The apartheid Wall marked the start of the third wave of confiscation of Qalandiya’s lands. It is built according to confiscation orders issued in 2006 and splits the village in 2 areas on either side of the Wall. In 2009, another part of the village lands were confiscated to build road number 45 (3 km) to connect between Qalandiya checkpoint (east of the village) and Givat Ze’ev intersection to the west of the village. Until December 2 2011 - for almost 5 years - people appealed against the path of the Wall and the split of the village. As a non sufficient result the Israeli army ordered the opening of a special checkpoint for the village so that people from both sides may reach each other. Now a new route of the Wall is to be built. However, taking into account all confiscations that Qalandiya has suffered, the villages is left with only around 1000 dunums from its original 3948 dunums.
The latest developments build on a lengthy Israeli effort to confiscate the area of the Qalandiya airport, which started more than a decade ago. In July 2001 the Airport Authority and the Defense Ministry signed an agreement on the army’s use of the Atarot [Qalandiya] airport that allowed the Israeli military to effectively take over the airport for its own use after it was shut down for civilian air traffic shortly after the start of the Intifada in October 2000. In late December 2007 Israel’s Housing Minister Ze’ev Boim announced that his ministry “was looking into building a new Jewish neighbourhood with 10,000 apartments in Atarot, located in east Jerusalem, to ease a housing crunch in the city”, according to Israel’s YNet website. A few months later, on April 11, 2008, an approval was given for 400 housing units to be built on lands of Qalandiya by the Israeli Jerusalem Mayor Uri Lupolianski. According to Arij, by July 2008, plans for the 11,000 proposed housing units for a Jewish settlement in Atarot have been put under study and review.

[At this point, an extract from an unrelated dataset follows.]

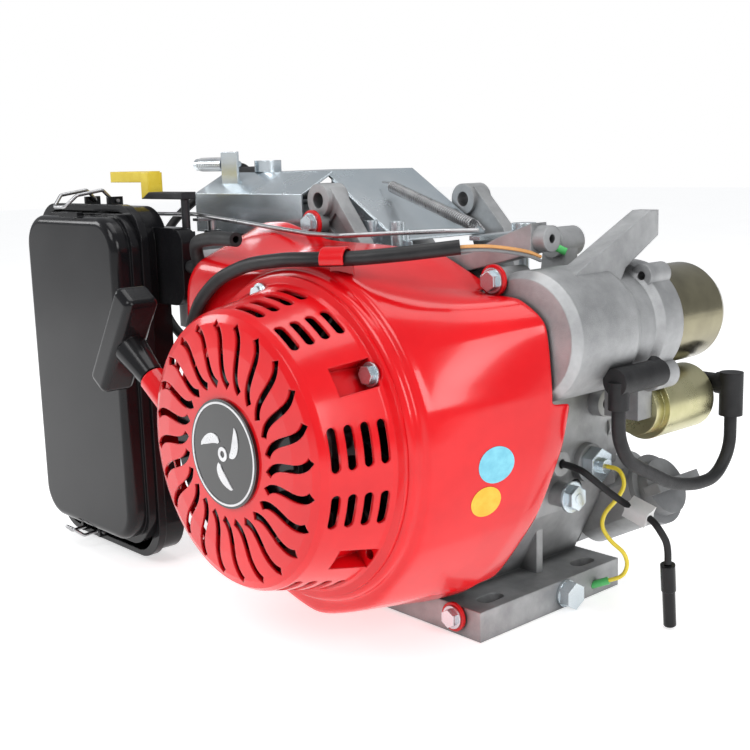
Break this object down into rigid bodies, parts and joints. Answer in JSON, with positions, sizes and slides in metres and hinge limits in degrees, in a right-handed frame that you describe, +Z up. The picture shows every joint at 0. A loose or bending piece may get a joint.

The annexation of the airport, the construction of the road network to link the settlements, as well as the expansion of the industrial zone all work together to reinforce the stranglehold on the northwest Jerusalem neighbourhoods, leading to direct and indirect expulsion of the population from their homes and their capital. It furthermore creates the necessary infrastructure for continued colonization and permanent annexation of the area as well as economic sustainability for the settlement project through industrial zones. Finally, Israeli particular interest in the airport area is likely determined as well by the urge to ensure any future Palestinian state can only be so by name and not de facto as it lacks the necessary sustainability and infrastructure for real statehood.